- **Goal of the exercise**
For the material that follows, list every line containing the word "FreeCAD".
"""
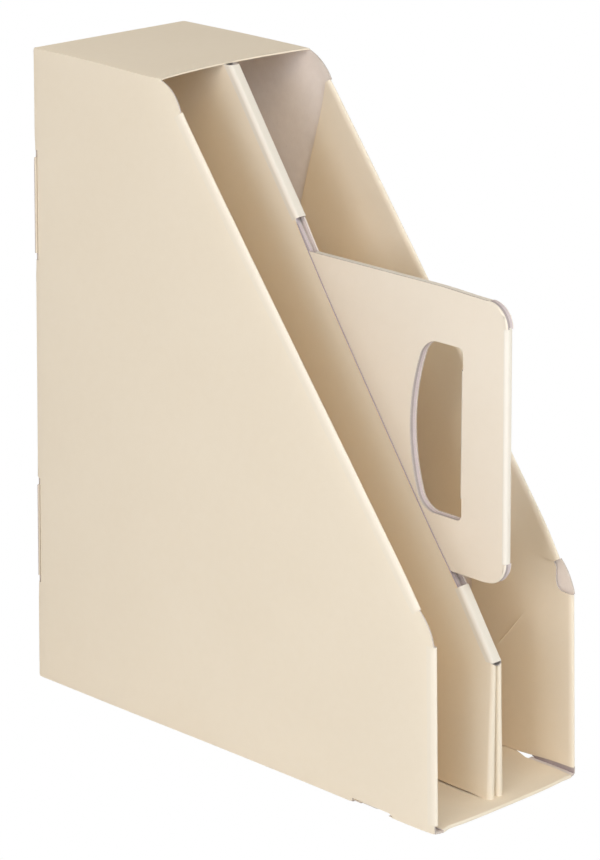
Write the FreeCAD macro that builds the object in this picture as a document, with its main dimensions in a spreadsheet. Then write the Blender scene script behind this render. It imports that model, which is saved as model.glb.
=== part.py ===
import FreeCAD, Part
import math
import os
import Sketcher

# A free-standing file box of folded board. Millimetres, +Z up, the open front faces -Y.
# The box stands on Z = 0, and the origin is at the middle of its footprint.

driving_sizes = {
    # Outer shell
    "box_width": 98,
    "box_depth": 266,
    "box_height": 318,
    "front_height": 91,
    "top_depth": 90,
    "board": 0.7,
    "crease_radius": 0.6,
    "hem_gap": 0.4,
    # Cut front edge of the top panel, measured from the rear face
    "top_edge_depth": 87,
    "top_edge_bow": 5.5,
    # Clipped corners of the side panels, along the slope and as bows of their arcs
    "upper_relief_length": 17.3,
    "upper_relief_bow": 2,
    "lower_relief_length": 16.7,
    "lower_relief_bow": 1.6,
    "lower_relief_setback": 0.5,
    "front_hem_height": 89,
    # Linings, the returns of the side hems
    "lining_width": 72,
    "lining_tail_setback": 72.3,
    "lining_seam_height": 103.5,
    "lining_seam_gap": 0.4,
    "lining_depth": 66,
    "lining_lift": 4.3,
    "lining_step_depth": 27,
    "lining_step_lift": 2.5,
    "lining_foot_depth": 33.5,
    "lining_foot_gap": 0.3,
    "lining_notch_depth": 11.3,
    "lining_notch_flare": 3.1,
    "lining_notch_radius": 5,
    # Floor
    "floor_bulge": 3,
    "floor_front_gap": 2.7,
    "floor_side_gap": 0.3,
    "floor_flare_length": 5,
    "floor_notch_depth": 5,
    "floor_slot_front": 24.7,
    "floor_slot_length": 25,
    "floor_slot_height": 1.4,
    "floor_slot_taper": 2.8,
    "floor_tab_length": 5.2,
    "floor_tab_gap": 0.3,
    # Tuck flaps that close the rear folds
    "tuck_height": 30,
    "tuck_side_gap": 0.5,
    "tuck_taper": 3,
    "flap_gap": 1.5,
    # Divider
    "divider_width": 6.6,
    "divider_setback": 5.5,
    "divider_front_height": 68,
    "divider_top_depth": 86,
    "divider_top_gap": 0.3,
    "divider_hem_height": 65,
    "divider_hem_depth": 12,
    "slot_bottom": 99.5,
    "slot_top_gap": 65,
    # Tabs of the rear flanges and the slots that they lock in
    "upper_tab_height": 241.5,
    "lower_tab_height": 77.4,
    "tab_length": 48,
    "tab_reach": 1,
    "tab_end_gap": 3,
    "tab_slot_depth": 1.4,
    # Handle panel that slides in the divider
    "handle_side_gap": 0.3,
    "handle_setback": 3,
    "handle_bottom": 105.5,
    "handle_top_gap": 80,
    "handle_corner": 10.5,
    "handle_travel": 100,
    "handle_stop_gap": 0.6,
    "shoulder_gap": 0.3,
    "anchor_bottom": 85,
    "anchor_top_gap": 32,
    "strip_gap": 0.2,
    # Finger hole
    "grip_width": 28,
    "hole_depth": 31,
    "hole_bottom_margin": 25,
    "hole_top_margin": 26,
    "hole_corner_depth": 10,
    "hole_corner_rise": 9,
    "hole_corner_bow": 2,
    "hole_side_bow": 5.2,
    "hole_front_corner": 3,
    "grip_flap_end_gap": 10.25,
    "grip_flap_gap": 0.1,
}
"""
- **Written answer**
Write the FreeCAD macro that builds the object in this picture as a document, with its main dimensions in a spreadsheet. Then write the Blender scene script behind this render. It imports that model, which is saved as model.glb.
import FreeCAD, Part